» THE INPUT:
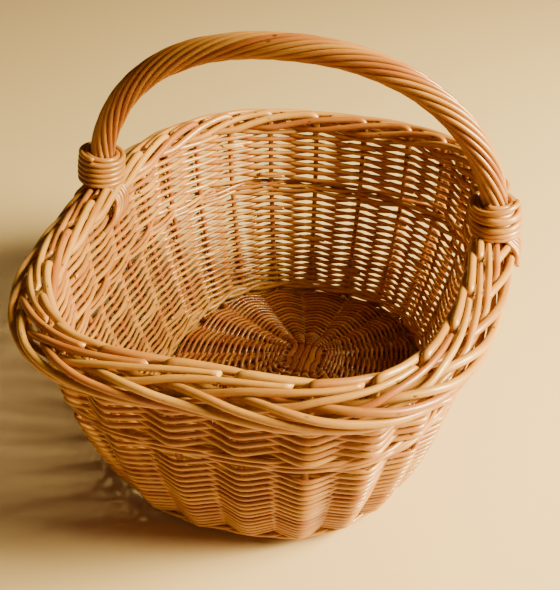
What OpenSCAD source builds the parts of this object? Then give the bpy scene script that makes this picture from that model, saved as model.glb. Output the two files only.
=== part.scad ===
// Woven willow market basket: an oval stake-and-strand body on a domed base, a thick
// trac border and one fixed roped handle over the middle.
// Z is up, X runs along the handle's span, Y along the basket's length.

/* [Body outline] */
// Half width of the border's centre line, below the handle
rim_half_w = 192; // [150:1:230]
// Half length of the border's centre line
rim_half_l = 245; // [200:1:290]
// Squareness of the rim outline, where 2 is an ellipse
rim_square = 2.7; // [2:0.1:3.2]
// Half width of the foot hoop, outside
foot_half_w = 142; // [110:1:150]
// Half length of the foot hoop, outside
foot_half_l = 196; // [150:1:200]
// How much farther out the rim's two front corners are, as a fraction
front_swell = 0.06; // [0:0.005:0.07]
// Squareness of the foot outline, where 2 is an ellipse
foot_square = 2.6; // [2:0.1:3]
// Height at which the side reaches the border; its last rows run on a little inside it
wall_h = 190; // [160:1:240]
// How much of the flare is near the foot, where 1 is a straight cone
belly = 2; // [1:0.1:2.6]
// Rise of the border at the handle's feet
saddle = 6; // [0:1:16]

/* [Stakes and weave] */
// Number of upright stakes
stake_count = 28; // [20:4:32]
// Thickness of a stake
stake_d = 6; // [5:0.5:7]
// Thickness of the rods in the lower side and the base
fine_weaver_d = 3.2; // [2.5:0.1:3.6]
// Thickness of the rods in the upper side and the middle wale
coarse_weaver_d = 4; // [3.6:0.1:4.6]
// Height at which the middle wale starts
wale_z = 124; // [80:1:130]
// Height of the middle wale
wale_h = 15; // [8:1:18]

/* [Base] */
// Number of sticks each way in the slath at the middle of the base
slath_sticks = 5; // [3:1:6]
// Thickness of a base stick
stick_d = 7; // [6:0.5:7.5]
// Height of the base sticks above the floor at the middle of the dome
crown_z = 34; // [16:1:36]
// Distance of the slath to the right of the base's middle
slath_x = 13; // [0:1:20]
// Distance of the slath behind the base's middle
slath_y = 28; // [0:1:35]
// Height and width of the foot hoop
hoop_size = 7; // [6:0.5:8]

/* [Border] */
// Thickness of a border rod
border_rod_d = 5.2; // [4.5:0.1:5.3]

/* [Handle] */
// Height of the handle's centre line at the top
handle_top = 378; // [320:1:420]
// Distance of the handle behind the basket's middle
handle_back = 15; // [0:1:20]
// Squareness of the handle's arch, where 2 is an ellipse
handle_square = 2.25; // [2:0.05:2.6]
// Thickness of the bow inside the rope
bow_d = 14; // [12:0.5:16]
// Thickness of a rope strand
strand_d = 4.8; // [4:0.1:5]
// Number of rope strands
strand_count = 12; // [10:2:12]
// Length of one full turn of a strand
lay_length = 233; // [180:1:300]
// Thickness of the rod wrapped around each foot of the handle
wrap_rod_d = 5.2; // [3.5:0.1:5.5]
// Turns in each of a wrap's two layers
wrap_turns = 6; // [4:1:7]

/* [Hidden] */

willow = "#c98a4b";
willow_dark = "#a9682f";
willow_pale = "#e0b577";

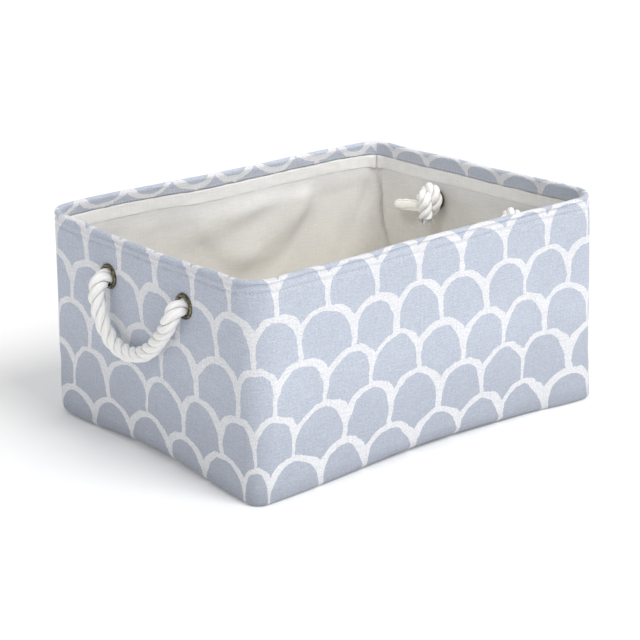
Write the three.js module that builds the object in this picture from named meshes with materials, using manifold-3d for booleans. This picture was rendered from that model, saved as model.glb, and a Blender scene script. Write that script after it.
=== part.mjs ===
// Open-topped fabric storage bin: a printed canvas shell over a stiffened base, a loose lining,
// a steel wire rolled into the rim, and a knotted rope handle through two eyelets at each end.
//
// Millimetres, +Z up. The origin is on the floor under the middle of the bin, and +X runs along
// its long side. "Inset" is the distance inwards from the outer face of the walls.

import * as THREE from 'three';
import { mergeVertices } from 'three/addons/utils/BufferGeometryUtils.js';
import Module from 'manifold-3d';

// Overall size
const LENGTH = 400;
const WIDTH = 300;
const HEIGHT = 200;
const CORNER_AT_RIM = 28; // plan radius of the wire ring's corners
const CORNER_AT_BASE = 16; // plan radius where the walls meet the floor
const BOTTOM_ROUND = 6; // rounding of the edge between the walls and the base
const CORNER_STEPS = 8;
const ROUND_STEPS = 24; // sides of turned pieces and their holes
const GAP = 0.3; // room between pieces that touch

// Cloth and board
const CANVAS = 1.5;
const LINING = 1;
const LINING_INSET = CANVAS + 0.6;
const LINING_TOP = 193;
const BOARD = 3;

// Rim: the canvas is folded over a wire ring and stitched below it
const HEM_BOTTOM = 184.9;
const FACING_BOTTOM = 184.6;
const HEM_ROLL = 3; // outer radius of the roll round the wire
const HEM_CANVAS = 1;
const WIRE_RADIUS = 1.5;
const STITCH_HEIGHT = 186;
const THREAD = 0.8;
const BAND_BOTTOM = 172; // turned-down edge of the lining
const BAND = 0.8;

// Eyelets, two in each end wall
const EYELET_SPREAD = 56; // from the middle of the end wall
const EYELET_HEIGHT = 154;
const EYELET_HOLE = 7.7; // radii
const EYELET_BARREL = 8.3;
const EYELET_FLANGE = 11.5;
const FLANGE = 1.7;
const BARREL_END = 4.2; // inset of the clinched end
const WASHER_INSET = 3.4;
const WASHER = 1.2;

// Rope handles
const ROPE_RADIUS = 7;
const PIVOT_OUT = 11.5; // the rope bends this far outside the wall
const HANDLE_STEPS = 40;
const ROPE_SIDES = 10;
const KNOT = { inset: 19.5, aside: 7.5, height: 156, radii: [14, 16, 17] }; // aside: from the eyelet
const TAIL_RADIUS = 6;

// Finishes
const CANVAS_BLUE = { color: 0x9fabbe, roughness: 0.9 };
const LINING_CREAM = { color: 0xd4d2cb, roughness: 0.92 };
const BOARD_GREY = { color: 0x8f8a80, roughness: 0.85 };
const THREAD_WHITE = { color: 0xe8e6e0, roughness: 0.8 };
const STEEL = { color: 0xb4b6b8, roughness: 0.35, metalness: 1 };
const ANTIQUE_BRASS = { color: 0x5b4c34, roughness: 0.42, metalness: 1 };
const COTTON = { color: 0xf0ece4, roughness: 0.95 };

const wasm = await Module();
wasm.setup();

const bin = new THREE.Group();

function place(name, geometry, finish, parent = bin) {
  const mesh = new THREE.Mesh(geometry, new THREE.MeshStandardMaterial(finish));
  mesh.name = name;
  parent.add(mesh);
  return mesh;
}

// ---- Solids: joins and cuts

function solidOf(geometry) {
  const plain = geometry.clone();
  plain.deleteAttribute('normal');
  plain.deleteAttribute('uv');
  const merged = mergeVertices(plain, 1e-4);
  const vertProperties = new Float32Array(merged.attributes.position.array);
  const triVerts = new Uint32Array(merged.index.array);
  return new wasm.Manifold(new wasm.Mesh({ numProp: 3, vertProperties, triVerts }));
}

function geometryOf(solid) {
  const { vertProperties, triVerts } = solid.getMesh();
  const geometry = new THREE.BufferGeometry();
  geometry.setAttribute('position', new THREE.BufferAttribute(vertProperties, 3));
  geometry.setIndex(new THREE.BufferAttribute(triVerts, 1));
  geometry.computeVertexNormals();
  return geometry;
}

function joined(...geometries) {
  return geometryOf(geometries.map(solidOf).reduce((whole, piece) => whole.add(piece)));
}

// ---- Plan of the bin: a rounded rectangle whose corners are wider at the rim

function outline(inset, z) {
  const corner = THREE.MathUtils.mapLinear(z, 0, HEIGHT, CORNER_AT_BASE, CORNER_AT_RIM);
  const x = LENGTH / 2 - corner;
  const y = WIDTH / 2 - corner;
  const quarter = Math.PI / 2;
  const middles = [[x, y], [-x, y], [-x, -y], [x, -y]];
  return middles.flatMap(([cx, cy], i) => {
    const radius = corner - inset;
    const curve = new THREE.EllipseCurve(cx, cy, radius, radius, i * quarter, (i + 1) * quarter);
    return curve.getPoints(CORNER_STEPS);
  });
}

// A closed cross-section, as points of inset and height that run up the outside and back down
// the inside, carried all the way round the plan.
function band(section) {
  const rings = section.map(([inset, z]) => outline(inset, z).map((p) => [p.x, p.y, z]));
  const around = rings[0].length;
  const index = [];
  for (let i = 0; i < rings.length; i++) {
    const above = (i + 1) % rings.length;
    for (let j = 0; j < around; j++) {
      const next = (j + 1) % around;
      const [a, b] = [i * around + j, i * around + next];
      const [c, d] = [above * around + next, above * around + j];
      index.push(a, b, c, a, c, d);
    }
  }
  const geometry = new THREE.BufferGeometry();
  geometry.setAttribute('position', new THREE.Float32BufferAttribute(rings.flat(2), 3));
  geometry.setIndex(index);
  geometry.computeVertexNormals();
  return geometry;
}

function arc(inset, z, radius, from, to, steps) {
  const curve = new THREE.EllipseCurve(inset, z, radius, radius, from, to, from > to);
  return curve.getPoints(steps).map((p) => [p.x, p.y]);
}

function plate(inset, bottom, thickness) {
  const shape = new THREE.Shape(outline(inset, bottom));
  const geometry = new THREE.ExtrudeGeometry(shape, { depth: thickness, bevelEnabled: false });
  return geometry.translate(0, 0, bottom);
}

// A wall of cloth that curls in under itself at the bottom
function curledWall(inset, thickness, bottom, top) {
  const round = BOTTOM_ROUND - inset;
  const middle = bottom + round;
  const [down, out] = [1.5 * Math.PI, Math.PI];
  return band([
    ...arc(BOTTOM_ROUND, middle, round, down, out, 4),
    [inset, top],
    [inset + thickness, top],
    ...arc(BOTTOM_ROUND, middle, round - thickness, out, down, 4),
  ]);
}

// ---- Cloth with the four eyelet holes punched through it

function punched(geometry) {
  const radius = EYELET_BARREL + GAP;
  const drill = new THREE.CylinderGeometry(radius, radius, 2 * LENGTH, ROUND_STEPS);
  drill.rotateZ(Math.PI / 2).translate(0, -EYELET_SPREAD, EYELET_HEIGHT);
  const front = solidOf(drill);
  const back = solidOf(drill.clone().translate(0, 2 * EYELET_SPREAD, 0));
  return geometryOf(solidOf(geometry).subtract(front).subtract(back));
}

place('outer_wall', punched(curledWall(0, CANVAS, 0, HEM_BOTTOM - GAP)), CANVAS_BLUE);
place('outer_base', plate(BOTTOM_ROUND + GAP, 0, CANVAS), CANVAS_BLUE);

const boardBottom = CANVAS + GAP;
place('base_board', plate(BOTTOM_ROUND - 1, boardBottom, BOARD), BOARD_GREY);

const liningBottom = boardBottom + BOARD + GAP;
place('lining_wall', punched(curledWall(LINING_INSET, LINING, liningBottom, LINING_TOP)), LINING_CREAM);
place('lining_base', plate(BOTTOM_ROUND + GAP, liningBottom, LINING), LINING_CREAM);

// ---- Rim

const rollHeight = HEIGHT - HEM_ROLL;
const hemInside = HEM_ROLL - HEM_CANVAS;
const facingInset = LINING_INSET + LINING + 0.4;
place('rim_hem', band([
  [0, HEM_BOTTOM],
  ...arc(HEM_ROLL, rollHeight, HEM_ROLL, Math.PI, 0, 8),
  [facingInset + HEM_CANVAS, FACING_BOTTOM],
  [facingInset, FACING_BOTTOM],
  ...arc(HEM_ROLL, rollHeight, hemInside, 0, Math.PI, 8),
  [HEM_CANVAS, HEM_BOTTOM],
]), CANVAS_BLUE);
place('rim_wire', band(arc(HEM_ROLL, rollHeight, WIRE_RADIUS, 2 * Math.PI, 0, 10).slice(1)), STEEL);
place('rim_stitching', band([
  [-GAP - THREAD, STITCH_HEIGHT],
  [-GAP - THREAD, STITCH_HEIGHT + THREAD],
  [-GAP, STITCH_HEIGHT + THREAD],
  [-GAP, STITCH_HEIGHT],
]), THREAD_WHITE);
place('lining_band', band([
  [facingInset, BAND_BOTTOM],
  [facingInset, FACING_BOTTOM - GAP],
  [facingInset + BAND, FACING_BOTTOM - GAP],
  [facingInset + BAND, BAND_BOTTOM],
]), LINING_CREAM);

// ---- Eyelets and washers: turned about their own axis, with the outside of the bin at -height

function turned(profile) {
  const points = profile.map(([radius, height]) => new THREE.Vector2(radius, height));
  return new THREE.LatheGeometry([...points, points[0]], ROUND_STEPS);
}

const eyelet = turned([
  [EYELET_HOLE, BARREL_END],
  [EYELET_HOLE, -GAP - FLANGE * 0.6],
  [EYELET_HOLE + 1, -GAP - FLANGE],
  [EYELET_FLANGE - 1.8, -GAP - FLANGE],
  [EYELET_FLANGE, -GAP - FLANGE * 0.4],
  [EYELET_FLANGE, -GAP],
  [EYELET_BARREL, -GAP],
  [EYELET_BARREL, BARREL_END],
]);
const washer = turned([
  [EYELET_BARREL + GAP, WASHER_INSET],
  [EYELET_FLANGE, WASHER_INSET],
  [EYELET_FLANGE, WASHER_INSET + WASHER * 0.6],
  [EYELET_FLANGE - 1, WASHER_INSET + WASHER],
  [EYELET_BARREL + GAP, WASHER_INSET + WASHER],
]);

// ---- Rope

function rope(points, radius, steps, sides = ROPE_SIDES) {
  const circle = new THREE.EllipseCurve(0, 0, radius, radius).getPoints(sides).slice(1);
  const route = new THREE.CatmullRomCurve3(points.map((p) => new THREE.Vector3(...p)));
  return new THREE.ExtrudeGeometry(new THREE.Shape(circle), { steps, extrudePath: route });
}

// One end of a rope: through the eyelet, a knot against the washer, a tail along the wall and a
// frayed end that hangs. Drawn for the eyelet at that y in the -X wall.
function ropeEnd(eyeletY) {
  const wall = -LENGTH / 2;
  const stub = rope([
    [wall + KNOT.inset, eyeletY, EYELET_HEIGHT],
    [wall - PIVOT_OUT + ROPE_RADIUS + GAP, eyeletY, EYELET_HEIGHT],
  ], ROPE_RADIUS, 1, ROUND_STEPS);
  const [x, y, z] = [wall + KNOT.inset, eyeletY + KNOT.aside, KNOT.height];
  const knot = new THREE.SphereGeometry(1, 20, 12).scale(...KNOT.radii).translate(x, y, z);
  const tail = rope([[x, y, z - 6], [x, y - 21, z - 9], [x - 1, y - 46, z - 11]], TAIL_RADIUS, 4);
  const frayed = rope([[x + 5, y + 3, z], [x + 8, y + 3, z - 12], [x + 8, y + 3, z - 22]], TAIL_RADIUS, 3);
  return joined(stub, knot, tail, frayed);
}

// The hanging handle at the -X end. It starts and ends on the line that it swings about.
const pivotX = -LENGTH / 2 - PIVOT_OUT;
const handleRoute = [
  [pivotX, EYELET_SPREAD, EYELET_HEIGHT],
  [pivotX - 1.5, 56, 146],
  [pivotX - 2, 56, 137],
  [pivotX - 1, 54.5, 125],
  [pivotX + 0.5, 50.5, 112],
  [pivotX + 1.5, 42, 101],
  [pivotX + 2, 27, 95],
  [pivotX + 2, 10, 95.5],
  [pivotX + 2, -6, 100.5],
  [pivotX + 1.5, -21, 109.5],
  [pivotX, -36, 122.5],
  [pivotX - 1.5, -48.5, 136],
  [pivotX - 2, -54, 145],
  [pivotX, -EYELET_SPREAD, EYELET_HEIGHT],
];

// ---- The two ends. The right end is the left one turned half round.

for (const [side, turn] of [['left', 0], ['right', Math.PI]]) {
  const end = new THREE.Group();
  end.rotation.z = turn;
  bin.add(end);
  for (const sign of [1, -1]) {
    const where = `${side}_${sign * Math.cos(turn) > 0 ? 'back' : 'front'}`;
    for (const [name, shape, finish] of [
      ['eyelet', eyelet, ANTIQUE_BRASS],
      ['washer', washer, ANTIQUE_BRASS],
    ]) {
      const piece = place(`${name}_${where}`, shape, finish, end);
      piece.rotation.z = -Math.PI / 2;
      piece.position.set(-LENGTH / 2, sign * EYELET_SPREAD, EYELET_HEIGHT);
    }
    place(`rope_end_${where}`, ropeEnd(sign * EYELET_SPREAD), COTTON, end);
  }
  place(`rope_handle_${side}`, rope(handleRoute, ROPE_RADIUS, HANDLE_STEPS), COTTON, end);
}

export default bin;
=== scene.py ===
import math

import bpy
import numpy as np
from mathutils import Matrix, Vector


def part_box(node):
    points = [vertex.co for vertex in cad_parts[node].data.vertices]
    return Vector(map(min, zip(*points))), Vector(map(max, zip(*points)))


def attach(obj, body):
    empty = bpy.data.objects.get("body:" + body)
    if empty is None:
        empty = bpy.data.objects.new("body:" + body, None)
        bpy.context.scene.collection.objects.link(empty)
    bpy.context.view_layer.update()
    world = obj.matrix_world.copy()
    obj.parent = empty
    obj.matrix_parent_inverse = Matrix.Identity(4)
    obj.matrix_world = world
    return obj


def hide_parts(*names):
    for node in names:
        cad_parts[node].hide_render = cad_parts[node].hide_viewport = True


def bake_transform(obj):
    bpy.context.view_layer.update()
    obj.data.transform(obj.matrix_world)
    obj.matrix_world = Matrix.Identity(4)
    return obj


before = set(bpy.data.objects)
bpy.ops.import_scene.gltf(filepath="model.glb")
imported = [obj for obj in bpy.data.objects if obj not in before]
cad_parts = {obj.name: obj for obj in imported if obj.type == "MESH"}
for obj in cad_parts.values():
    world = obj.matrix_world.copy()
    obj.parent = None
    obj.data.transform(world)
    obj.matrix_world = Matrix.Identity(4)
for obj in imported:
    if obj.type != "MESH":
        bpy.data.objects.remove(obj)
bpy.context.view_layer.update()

# Fabric storage bin. Metres, +Z up, floor at z = 0, long side along X. "Inset" is the distance
# inwards from the outer face of the walls; "u" runs round the walls from the back left corner,
# down the left side, and "v" runs up them.

MM = 0.001
UPWARDS = np.array([0, 0, 1.0])

# ---- Sizes, from the CAD nodes

HALF_X, HALF_Y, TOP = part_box("rim_hem")[1]
LINING_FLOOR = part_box("lining_base")[1][2]
STITCHES = sum(corner[2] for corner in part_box("rim_stitching")) / 2
FACING_EDGE = STITCHES - 0.5 * MM
BAND_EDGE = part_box("lining_band")[0][2]
eyelet_low, eyelet_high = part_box("eyelet_left_back")
EYELET_Y = (eyelet_low[1] + eyelet_high[1]) / 2
EYELET_Z = (eyelet_low[2] + eyelet_high[2]) / 2
CUT_R = 9.3 * MM  # the hole cut in the cloth for an eyelet
ROPE_R = 7 * MM

# Corners of the plan in the order that u meets them: signs of x and y, and radius at the rim
CORNERS = [(-1, 1, 0.023), (-1, -1, 0.031), (1, -1, 0.024), (1, 1, 0.022)]
CORNER_AT_FLOOR = 0.014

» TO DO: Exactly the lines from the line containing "turned half round." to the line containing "cad_parts[node].hide_render = cad_parts[node].hide_viewport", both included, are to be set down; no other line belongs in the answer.

» WRITTEN SOLUTION:
// ---- The two ends. The right end is the left one turned half round.

for (const [side, turn] of [['left', 0], ['right', Math.PI]]) {
  const end = new THREE.Group();
  end.rotation.z = turn;
  bin.add(end);
  for (const sign of [1, -1]) {
    const where = `${side}_${sign * Math.cos(turn) > 0 ? 'back' : 'front'}`;
    for (const [name, shape, finish] of [
      ['eyelet', eyelet, ANTIQUE_BRASS],
      ['washer', washer, ANTIQUE_BRASS],
    ]) {
      const piece = place(`${name}_${where}`, shape, finish, end);
      piece.rotation.z = -Math.PI / 2;
      piece.position.set(-LENGTH / 2, sign * EYELET_SPREAD, EYELET_HEIGHT);
    }
    place(`rope_end_${where}`, ropeEnd(sign * EYELET_SPREAD), COTTON, end);
  }
  place(`rope_handle_${side}`, rope(handleRoute, ROPE_RADIUS, HANDLE_STEPS), COTTON, end);
}

export default bin;
=== scene.py ===
import math

import bpy
import numpy as np
from mathutils import Matrix, Vector


def part_box(node):
    points = [vertex.co for vertex in cad_parts[node].data.vertices]
    return Vector(map(min, zip(*points))), Vector(map(max, zip(*points)))


def attach(obj, body):
    empty = bpy.data.objects.get("body:" + body)
    if empty is None:
        empty = bpy.data.objects.new("body:" + body, None)
        bpy.context.scene.collection.objects.link(empty)
    bpy.context.view_layer.update()
    world = obj.matrix_world.copy()
    obj.parent = empty
    obj.matrix_parent_inverse = Matrix.Identity(4)
    obj.matrix_world = world
    return obj


def hide_parts(*names):
    for node in names:
        cad_parts[node].hide_render = cad_parts[node].hide_viewport = True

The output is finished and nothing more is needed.